It's been another cool and unreliable spring, and we had to just seize the moment and head off to the bluebell woods on Wednesday morning, spontaneously abandoning maths books. We didn't even pack a picnic - just through some snacks in my bag, grabbed the dog and the camera and drove off.
Every sense is held captive to the magic of the woods - the sweet, cool, honey fragrance of the flowers and the green smell of the fresh, young spring - the sound of the rejoicing birds and the bees - the amazing blue that seems like a hallucination when we turn a corner and suddenly there it is, flooding out among the trees.
Every year, the children are almost overwhelmed. The spring time woods and our traditional visit are well-remembered and much anticipated but the beauty is so amazing, so other worldly - the whole place completely transformed into something out of a story book by the over-flowing of a fairy's garden.
It does my heart such good to watch Kitten running as swift and graceful as a deer along the narrow little pathways among the bluebells, usually with Coco dashing behind, ears flung out like wings, and to watch Mouse unbend a little and stalk about majestically with a staff in his hands as if he was exploring an undiscovered land.
When we go the woods are always quiet, but I watch the mostly elderly couples who pass by, and I ponder the years to come. Will we come here with teenagers who try to sulk or act cool but get won over by the beauty and the memories? When the children have grown and gone out to live their own lives, if they will share this tradition with their own little ones? Will Oz and I will still come here, in decades to come, white haired and alone except for a dog, to walk and wonder?
In such an ancient place, where the slow years turn, where flowers bloom and fade and bloom again, where leaves grow and fall and grow once more, such questions seem natural and nonthreatening.
But then I thought that actually love and beauty and joy are an irrefutable answer to the hate and rage and insanity of the murderers.

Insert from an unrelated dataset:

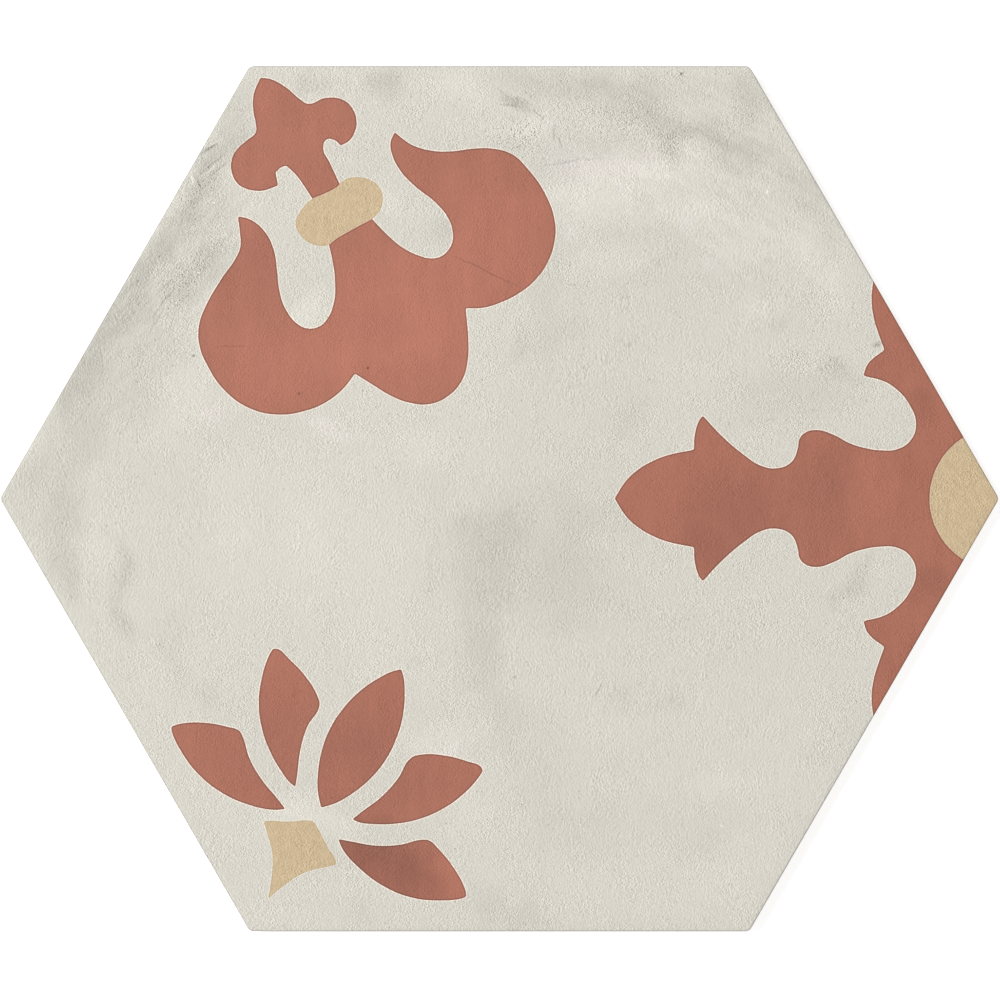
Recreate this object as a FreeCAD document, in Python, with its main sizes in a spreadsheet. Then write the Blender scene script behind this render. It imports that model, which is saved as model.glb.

"My little children," wrote the Apostle John in his first letter, "let us not love in word or in tongue, but in deed and in truth.... Beloved, let us love one another, for love is of God; and everyone who loves is born of God and knows God. He who does not love does not know God, for God is love. In this the love of God was manifested toward us, that God has sent His only begotten Son into the world, that we might live through Him. ...Beloved, if God so loved us, we also ought to love one another... If someone says, “I love God,” and hates his brother, he is a liar; for he who does not love his brother whom he has seen, how can he love God whom he has not seen? And this commandment we have from Him: that he who loves God must love his brother also."